### [Aim]
Transcribe only part of the material below: the lines from the one containing "place, outward = seat_on(collar_stand(), CLOTH, STAND_BUTTON[0]" through the one containing "in imported if", inclusive, exactly as written.

### [Data shown]
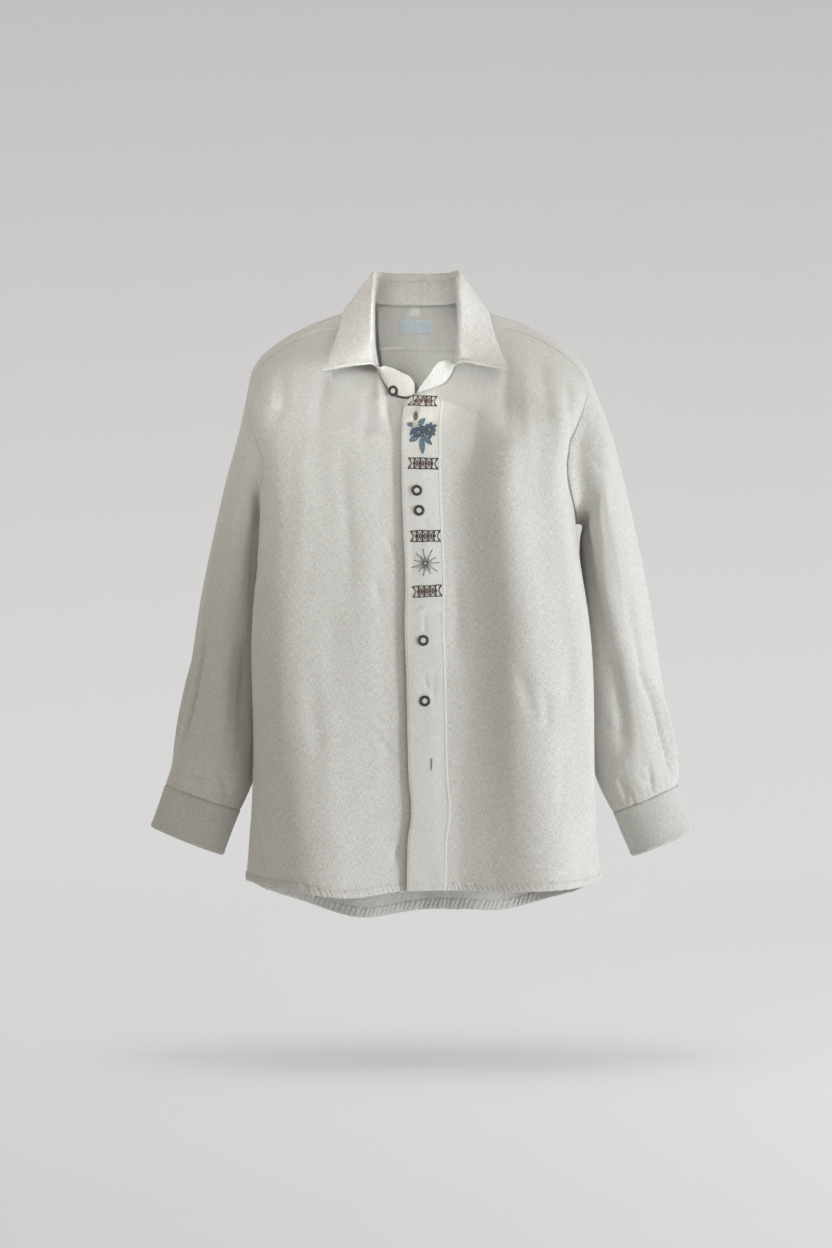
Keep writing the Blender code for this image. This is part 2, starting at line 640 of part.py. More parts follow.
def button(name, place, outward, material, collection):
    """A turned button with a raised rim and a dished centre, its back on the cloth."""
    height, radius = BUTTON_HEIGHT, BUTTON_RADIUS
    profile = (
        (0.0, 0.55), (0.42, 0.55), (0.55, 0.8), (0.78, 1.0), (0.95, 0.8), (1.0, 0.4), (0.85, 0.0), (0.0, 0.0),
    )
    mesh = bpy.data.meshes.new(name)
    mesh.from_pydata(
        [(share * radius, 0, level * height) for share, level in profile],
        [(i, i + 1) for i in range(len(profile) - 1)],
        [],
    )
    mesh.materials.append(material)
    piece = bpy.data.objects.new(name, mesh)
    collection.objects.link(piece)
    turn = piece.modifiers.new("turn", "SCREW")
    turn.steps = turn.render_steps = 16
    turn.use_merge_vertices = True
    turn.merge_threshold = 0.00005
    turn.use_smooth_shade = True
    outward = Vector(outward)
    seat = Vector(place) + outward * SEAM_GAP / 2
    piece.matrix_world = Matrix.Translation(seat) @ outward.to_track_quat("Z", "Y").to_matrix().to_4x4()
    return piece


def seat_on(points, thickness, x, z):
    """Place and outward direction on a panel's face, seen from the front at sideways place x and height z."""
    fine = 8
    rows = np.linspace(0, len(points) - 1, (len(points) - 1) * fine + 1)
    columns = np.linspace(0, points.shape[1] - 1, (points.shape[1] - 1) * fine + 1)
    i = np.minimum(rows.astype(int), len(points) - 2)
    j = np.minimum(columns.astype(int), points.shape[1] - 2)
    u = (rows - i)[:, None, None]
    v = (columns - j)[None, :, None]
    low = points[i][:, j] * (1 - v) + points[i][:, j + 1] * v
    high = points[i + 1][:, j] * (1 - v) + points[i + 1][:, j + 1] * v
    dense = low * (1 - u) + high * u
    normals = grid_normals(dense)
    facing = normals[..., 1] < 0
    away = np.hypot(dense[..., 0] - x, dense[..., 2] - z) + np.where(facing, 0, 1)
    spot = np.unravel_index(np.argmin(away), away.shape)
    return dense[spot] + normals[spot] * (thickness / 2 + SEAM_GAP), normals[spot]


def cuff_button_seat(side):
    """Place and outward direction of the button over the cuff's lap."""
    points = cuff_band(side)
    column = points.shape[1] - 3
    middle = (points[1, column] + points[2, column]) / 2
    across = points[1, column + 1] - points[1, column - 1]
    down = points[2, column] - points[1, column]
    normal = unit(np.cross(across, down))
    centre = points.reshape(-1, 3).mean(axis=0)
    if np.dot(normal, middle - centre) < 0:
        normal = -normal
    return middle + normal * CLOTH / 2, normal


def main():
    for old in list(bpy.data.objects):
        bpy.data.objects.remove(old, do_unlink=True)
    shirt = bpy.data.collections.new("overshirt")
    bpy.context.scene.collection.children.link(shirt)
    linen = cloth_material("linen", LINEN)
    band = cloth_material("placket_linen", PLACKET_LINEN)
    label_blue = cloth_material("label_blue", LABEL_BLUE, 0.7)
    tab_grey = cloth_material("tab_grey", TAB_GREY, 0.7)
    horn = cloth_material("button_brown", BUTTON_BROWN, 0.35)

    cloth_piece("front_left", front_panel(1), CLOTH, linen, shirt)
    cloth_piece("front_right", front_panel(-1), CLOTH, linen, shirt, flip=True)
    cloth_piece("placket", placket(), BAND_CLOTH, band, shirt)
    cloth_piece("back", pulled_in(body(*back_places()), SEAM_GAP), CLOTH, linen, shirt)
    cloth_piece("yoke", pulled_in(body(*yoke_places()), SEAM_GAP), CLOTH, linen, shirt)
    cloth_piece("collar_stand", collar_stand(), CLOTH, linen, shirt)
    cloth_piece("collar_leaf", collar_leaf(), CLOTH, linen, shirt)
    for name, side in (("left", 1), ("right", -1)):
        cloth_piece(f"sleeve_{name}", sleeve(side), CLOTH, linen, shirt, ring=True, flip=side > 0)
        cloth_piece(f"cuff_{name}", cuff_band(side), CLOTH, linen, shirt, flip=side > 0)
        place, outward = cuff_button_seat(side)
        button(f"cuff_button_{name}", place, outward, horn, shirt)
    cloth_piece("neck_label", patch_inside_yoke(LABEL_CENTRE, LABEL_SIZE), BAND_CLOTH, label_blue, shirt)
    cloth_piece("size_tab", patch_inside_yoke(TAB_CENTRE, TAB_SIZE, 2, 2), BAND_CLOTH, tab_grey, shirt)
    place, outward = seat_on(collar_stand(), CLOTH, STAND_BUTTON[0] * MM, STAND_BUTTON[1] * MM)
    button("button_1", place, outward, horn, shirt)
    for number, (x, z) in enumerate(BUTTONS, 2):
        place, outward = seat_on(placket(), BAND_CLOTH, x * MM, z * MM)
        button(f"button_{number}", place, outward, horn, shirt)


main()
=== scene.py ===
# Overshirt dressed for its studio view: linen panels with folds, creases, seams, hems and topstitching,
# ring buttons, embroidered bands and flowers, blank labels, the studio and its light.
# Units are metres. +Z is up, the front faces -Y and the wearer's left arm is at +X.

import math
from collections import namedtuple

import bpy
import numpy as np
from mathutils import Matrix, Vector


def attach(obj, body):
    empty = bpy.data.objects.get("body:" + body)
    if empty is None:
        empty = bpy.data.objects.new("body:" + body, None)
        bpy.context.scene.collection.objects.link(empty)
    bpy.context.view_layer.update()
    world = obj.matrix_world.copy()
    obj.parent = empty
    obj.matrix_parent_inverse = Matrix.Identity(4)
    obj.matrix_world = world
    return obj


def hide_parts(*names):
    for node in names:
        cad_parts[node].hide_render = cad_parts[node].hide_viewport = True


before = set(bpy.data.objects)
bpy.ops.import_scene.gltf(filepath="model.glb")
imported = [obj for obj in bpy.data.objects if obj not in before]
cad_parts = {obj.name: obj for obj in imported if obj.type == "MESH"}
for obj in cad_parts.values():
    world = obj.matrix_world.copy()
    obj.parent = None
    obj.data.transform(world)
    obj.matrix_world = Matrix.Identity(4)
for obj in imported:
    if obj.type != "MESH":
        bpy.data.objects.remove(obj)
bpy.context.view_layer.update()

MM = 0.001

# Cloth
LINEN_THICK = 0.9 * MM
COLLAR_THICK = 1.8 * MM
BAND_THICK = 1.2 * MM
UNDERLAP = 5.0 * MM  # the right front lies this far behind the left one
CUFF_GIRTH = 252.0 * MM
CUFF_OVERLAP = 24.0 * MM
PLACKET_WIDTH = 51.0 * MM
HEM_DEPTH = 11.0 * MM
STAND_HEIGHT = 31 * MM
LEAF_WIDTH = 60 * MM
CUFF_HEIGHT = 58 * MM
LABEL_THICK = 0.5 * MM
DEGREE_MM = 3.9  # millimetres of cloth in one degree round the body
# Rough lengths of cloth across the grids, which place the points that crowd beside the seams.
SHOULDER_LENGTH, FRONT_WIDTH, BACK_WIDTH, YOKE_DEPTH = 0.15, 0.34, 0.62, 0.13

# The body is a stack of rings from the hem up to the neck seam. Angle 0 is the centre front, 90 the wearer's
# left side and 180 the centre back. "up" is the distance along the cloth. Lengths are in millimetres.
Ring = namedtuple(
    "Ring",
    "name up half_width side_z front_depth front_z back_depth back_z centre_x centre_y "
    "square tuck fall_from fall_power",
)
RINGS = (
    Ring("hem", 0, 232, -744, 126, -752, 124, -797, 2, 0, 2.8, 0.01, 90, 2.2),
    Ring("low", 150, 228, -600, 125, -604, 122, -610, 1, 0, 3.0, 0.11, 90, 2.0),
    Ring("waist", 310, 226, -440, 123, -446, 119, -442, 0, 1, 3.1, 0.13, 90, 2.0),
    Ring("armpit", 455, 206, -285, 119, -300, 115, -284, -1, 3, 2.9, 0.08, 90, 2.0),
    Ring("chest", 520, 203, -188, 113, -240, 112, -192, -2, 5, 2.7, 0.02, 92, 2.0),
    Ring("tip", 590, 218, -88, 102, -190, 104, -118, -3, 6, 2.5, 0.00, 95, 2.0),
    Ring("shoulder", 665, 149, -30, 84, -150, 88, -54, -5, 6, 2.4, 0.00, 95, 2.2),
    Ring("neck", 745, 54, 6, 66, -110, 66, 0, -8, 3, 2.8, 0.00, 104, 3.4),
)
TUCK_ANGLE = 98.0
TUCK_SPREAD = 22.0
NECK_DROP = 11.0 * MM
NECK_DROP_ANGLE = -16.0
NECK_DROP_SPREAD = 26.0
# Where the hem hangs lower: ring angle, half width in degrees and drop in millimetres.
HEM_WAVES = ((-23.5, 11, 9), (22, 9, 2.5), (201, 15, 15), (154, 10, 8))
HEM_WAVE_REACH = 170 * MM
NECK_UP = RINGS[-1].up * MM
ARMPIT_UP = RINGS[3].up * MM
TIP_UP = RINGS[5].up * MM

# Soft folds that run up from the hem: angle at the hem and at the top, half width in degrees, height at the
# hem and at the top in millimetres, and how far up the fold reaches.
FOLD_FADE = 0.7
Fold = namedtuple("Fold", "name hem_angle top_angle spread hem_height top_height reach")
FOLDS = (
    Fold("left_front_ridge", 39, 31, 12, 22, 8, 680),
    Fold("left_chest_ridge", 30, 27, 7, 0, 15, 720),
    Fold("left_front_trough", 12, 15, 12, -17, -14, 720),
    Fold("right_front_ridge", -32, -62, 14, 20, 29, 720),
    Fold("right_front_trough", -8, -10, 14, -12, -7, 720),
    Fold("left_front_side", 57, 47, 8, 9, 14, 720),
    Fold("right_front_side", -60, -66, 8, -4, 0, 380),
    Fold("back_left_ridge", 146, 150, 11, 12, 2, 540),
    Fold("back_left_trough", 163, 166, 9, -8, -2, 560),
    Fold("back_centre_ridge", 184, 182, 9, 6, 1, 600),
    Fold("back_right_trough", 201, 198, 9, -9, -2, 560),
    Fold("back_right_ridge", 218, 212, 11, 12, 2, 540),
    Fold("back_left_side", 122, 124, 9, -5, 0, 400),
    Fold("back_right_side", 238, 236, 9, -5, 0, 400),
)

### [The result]
    place, outward = seat_on(collar_stand(), CLOTH, STAND_BUTTON[0] * MM, STAND_BUTTON[1] * MM)
    button("button_1", place, outward, horn, shirt)
    for number, (x, z) in enumerate(BUTTONS, 2):
        place, outward = seat_on(placket(), BAND_CLOTH, x * MM, z * MM)
        button(f"button_{number}", place, outward, horn, shirt)


main()
=== scene.py ===
# Overshirt dressed for its studio view: linen panels with folds, creases, seams, hems and topstitching,
# ring buttons, embroidered bands and flowers, blank labels, the studio and its light.
# Units are metres. +Z is up, the front faces -Y and the wearer's left arm is at +X.

import math
from collections import namedtuple

import bpy
import numpy as np
from mathutils import Matrix, Vector


def attach(obj, body):
    empty = bpy.data.objects.get("body:" + body)
    if empty is None:
        empty = bpy.data.objects.new("body:" + body, None)
        bpy.context.scene.collection.objects.link(empty)
    bpy.context.view_layer.update()
    world = obj.matrix_world.copy()
    obj.parent = empty
    obj.matrix_parent_inverse = Matrix.Identity(4)
    obj.matrix_world = world
    return obj


def hide_parts(*names):
    for node in names:
        cad_parts[node].hide_render = cad_parts[node].hide_viewport = True


before = set(bpy.data.objects)
bpy.ops.import_scene.gltf(filepath="model.glb")
imported = [obj for obj in bpy.data.objects if obj not in before]
cad_parts = {obj.name: obj for obj in imported if obj.type == "MESH"}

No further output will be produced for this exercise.